Stabilizing honeycomb borophene by metal decoration: a computational study

Two dimensional monolayer materials have been proved to possess immense potential for applications in electronic and spintronic devices. Of these, boron monolayers exhibit a rich polymorphism of structures, of which the hexagonal structure, identical to graphene, is a possibility. However, honeycomb borophene (hc-B) by itself in its free-standing form is unstable, due to the in-plane sigma bands and the out-of-plane pi bands being partially occupied. Adsorption of light metals on the monolayer can alter the electronic structure of hc-B, due to charge transfer.
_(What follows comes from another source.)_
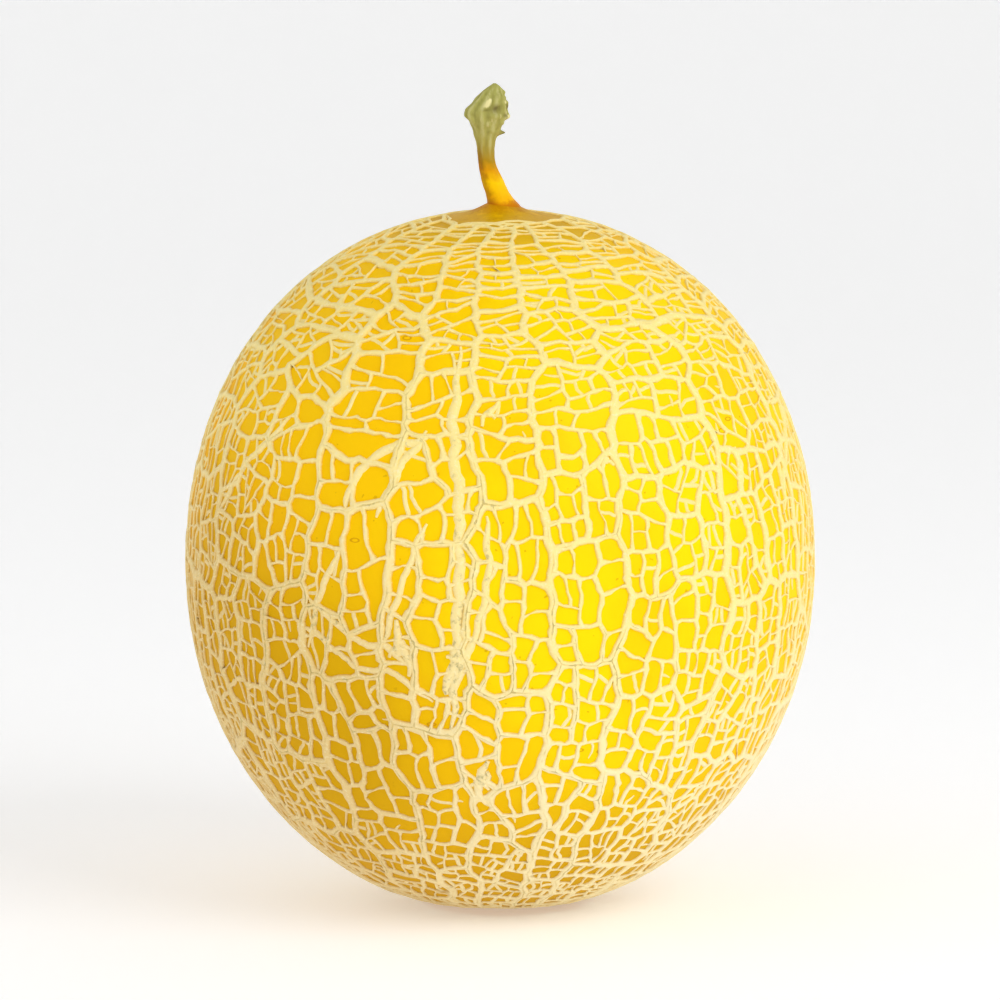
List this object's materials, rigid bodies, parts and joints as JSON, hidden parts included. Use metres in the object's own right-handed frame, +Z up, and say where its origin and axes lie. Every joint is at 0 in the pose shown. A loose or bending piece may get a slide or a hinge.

This is computationally modeled using Density Functional Theory (DFT) for investigating energetics, geometry and electronic structure. In the case of beryllium decorated hc-B, it is found that the bonding sigma and pi bands are pushed below the Fermi level, due to charge transfer, thus stabilizing hc-B. Analysis of the density of states, band structure and charge transfer shows that the stability is greatest when hc-B is made iso-electronic with graphene. Phonon dispersion of the beryllium decorated structure further establishes the relative stability with respect to free-standing hc-B. Studies varying the coverage of beryllium atoms on hc-B show that the electronic structure and therefore the stability of hc-B are coverage dependent.